Atomic scale niobium implantation in dealuminated industrial H-β zeolite catalyst for enhanced furfural production

To develop an industrial zeolite-based catalyst for efficient furfural production, the acidity, pore structure, and electronic properties of H-β zeolite were modulated by synergistic deatomization and atomic implantation treatments. The dealumination effectively decreased the intrinsic aluminum-related Lewis and Brosted acid sites, thus decreasing the occurrence of unwanted side reactions. Meanwhile, the removed skeleton aluminum can create voids for the following atomic implantation of introducing higher valent-state niobium species, which would provide new kinds of catalytic active sites, increase the average pore size by distorting the zeolite skeleton, and enhance the interaction with reactant molecules by acting as more electron deficient centers.

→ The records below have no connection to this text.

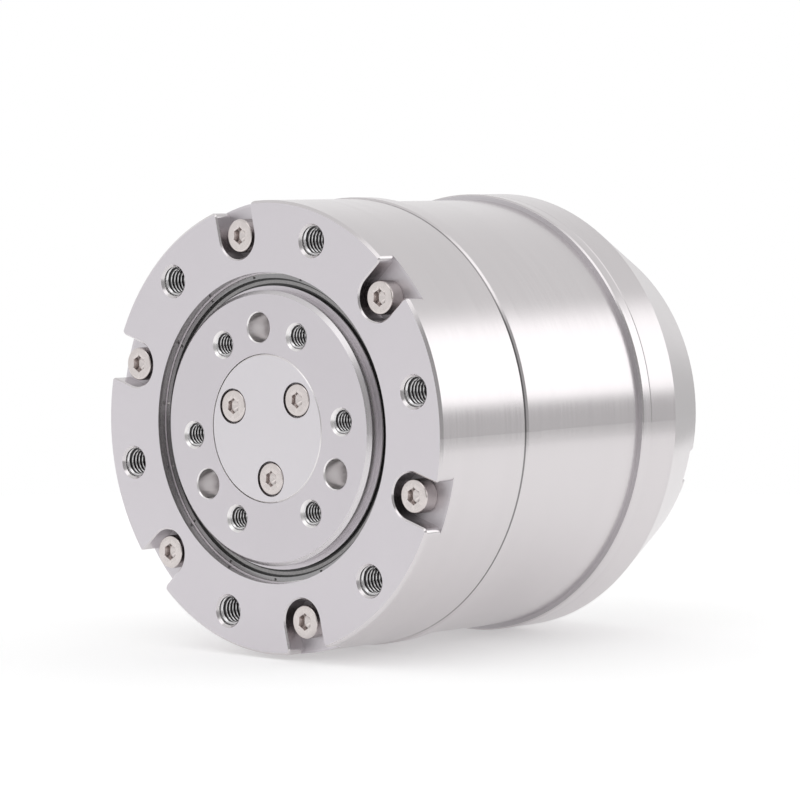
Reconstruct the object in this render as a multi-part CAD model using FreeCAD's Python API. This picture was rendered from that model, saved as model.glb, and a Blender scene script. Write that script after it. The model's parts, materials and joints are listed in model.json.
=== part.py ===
import FreeCAD, Part
import math
import os

# Planetary servo actuator for a robot joint. Millimetres.
# The axis is Y: the output flange faces -Y and the rear opening faces +Y. +Z is up.
# The origin is the centre of the housing's front mounting face.
# An angle is counted clockwise from +Z as seen from the front, and a station is a Y value.

# ---- driving dimensions ---------------------------------------------------------------
# Sizes across the axis build up from the ring gear's pitch circle, by the named steps.

# fits and gaps
PRESS = 0.02            # radial play of a seated or tapped part
RUNNING = 0.04          # radial play of a running fit
FACE_GAP = 0.05         # axial play beside a turning face
FREE = 0.5              # free space around a turning part

# planetary gear train
MODULE = 0.8
PRESSURE_ANGLE = 20.0
SUN_TEETH = 12
PLANET_TEETH = 24
PLANET_COUNT = 3
RING_TEETH = SUN_TEETH + 2 * PLANET_TEETH
RING_PITCH_D = MODULE * RING_TEETH
PLANET_RADIUS = MODULE * (SUN_TEETH + PLANET_TEETH) / 2
BACKLASH = 0.05         # thinning of each tooth at its pitch circle
ADDENDUM = 1.0
SHORT_ADDENDUM = 0.8    # planets and ring have shortened teeth
DEDENDUM = 1.25
RING_DEDENDUM = 1.1
GEAR_W = 7.0
RING_GEAR_W = 10.0
RING_RIM = 5.0          # from the ring gear's pitch circle to its outside
RING_GEAR_D = RING_PITCH_D + 2 * RING_RIM
RING_SHOULDER_T = 1.0
PLANET_ANGLE = 23.7
PIN_D = 5.0
PIN_SEAT = 3.1
BUSH_T = 1.06
WASHER_D = 10.0
WASHER_T = 0.4
POST_R = 4.0
POST_STEP = 1.1         # the carrier's posts stand outside the planets' circle by this
POST_RADIUS = PLANET_RADIUS + POST_STEP
CARRIER_D = 2 * (POST_RADIUS + POST_R)
CARRIER_T = 2.8
CARRIER_GAP = 0.3       # between the snap ring and the planets' face of the carrier

# output bearing, a crossed-roller bearing
BEARING_STEP = 4.0      # its bore is inside the ring gear's pitch circle by this
BEARING_BORE_D = RING_PITCH_D - 2 * BEARING_STEP
BEARING_SECTION = 6.0   # radial height of its section
BEARING_D = BEARING_BORE_D + 2 * BEARING_SECTION
BEARING_W = 7.0
ROLLER_D = 3.0
ROLLER_L = 2.9
ROLLER_COUNT = 24
BEARING_SPLIT = 0.8     # gap between the two rings, across the diameter
CAGE_T = 0.5
BEARING_LIP = 1.2       # radial height of a shoulder that holds a bearing
SEAL_RIM = 0.8          # metal of the outer ring left round the seal
SEAL_SEAT_T = 1.0
SEAL_SETBACK = 0.15     # the seal's face is behind the bearing's face by this
SEAL_H = 1.7            # radial height

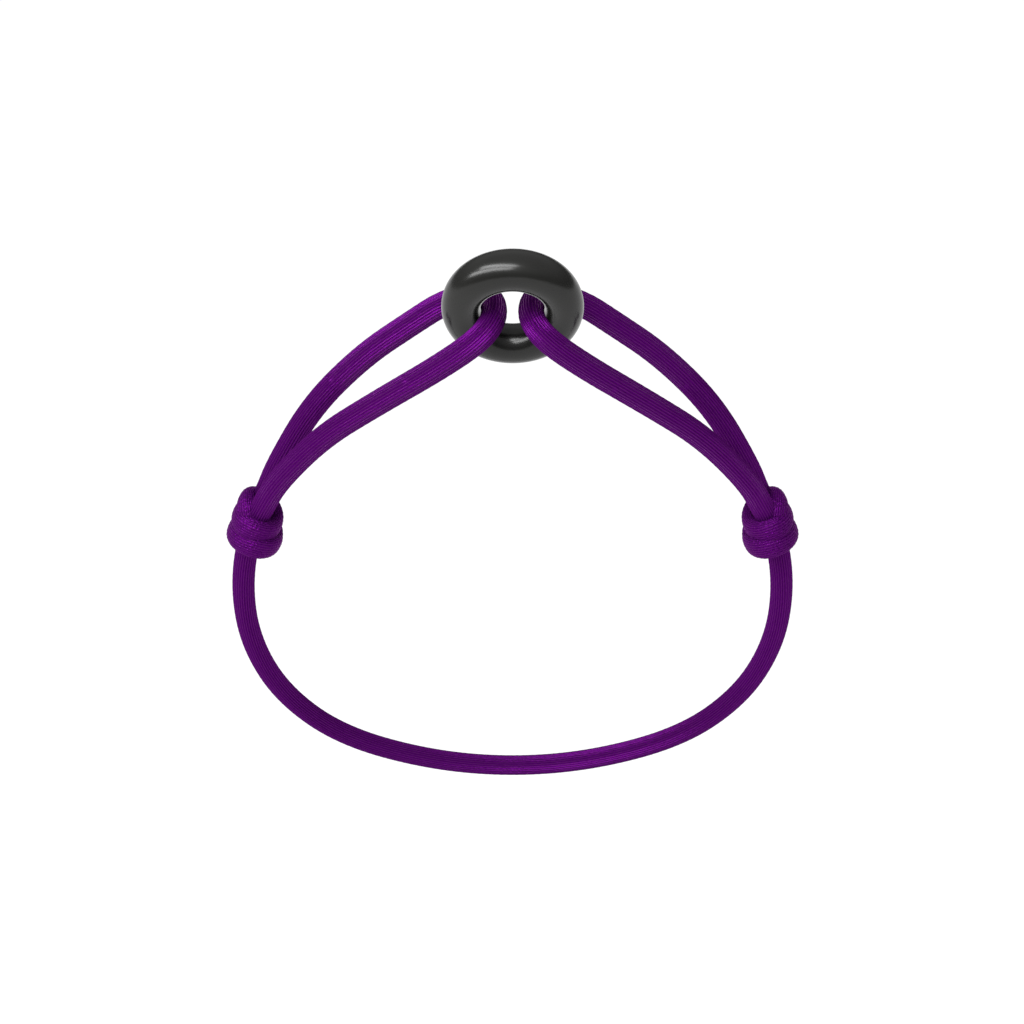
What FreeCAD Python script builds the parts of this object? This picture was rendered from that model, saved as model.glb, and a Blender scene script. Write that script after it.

In a single-phase water/γ-valerolactone reaction system, the optimum catalyst can efficiently convert both xylan and xylose with a conversion of 100 % at a medium temperature of 130 ℃ within 3 hours. Compared with the furfural yield over untreated H-β (12.7%), the yield over deAlβ/Nb(20%) catalyst was greatly enhanced by 54% with xylose as raw material. The catalyst can be recovered by simple cleaning and thermal regeneration and then reused. The proposed post-treatment strategy could maintain the integrity of the zeolite structure, ensure uniform and stable metal dispersion under harsh conditions, manage the complexity and cost of the preparation process, and most importantly, optimize the catalytic performance. Addressing these issues is essential for improving the efficiency and practical application of industrial zeolite catalysts by this general approach and benefiting industrial furfural production.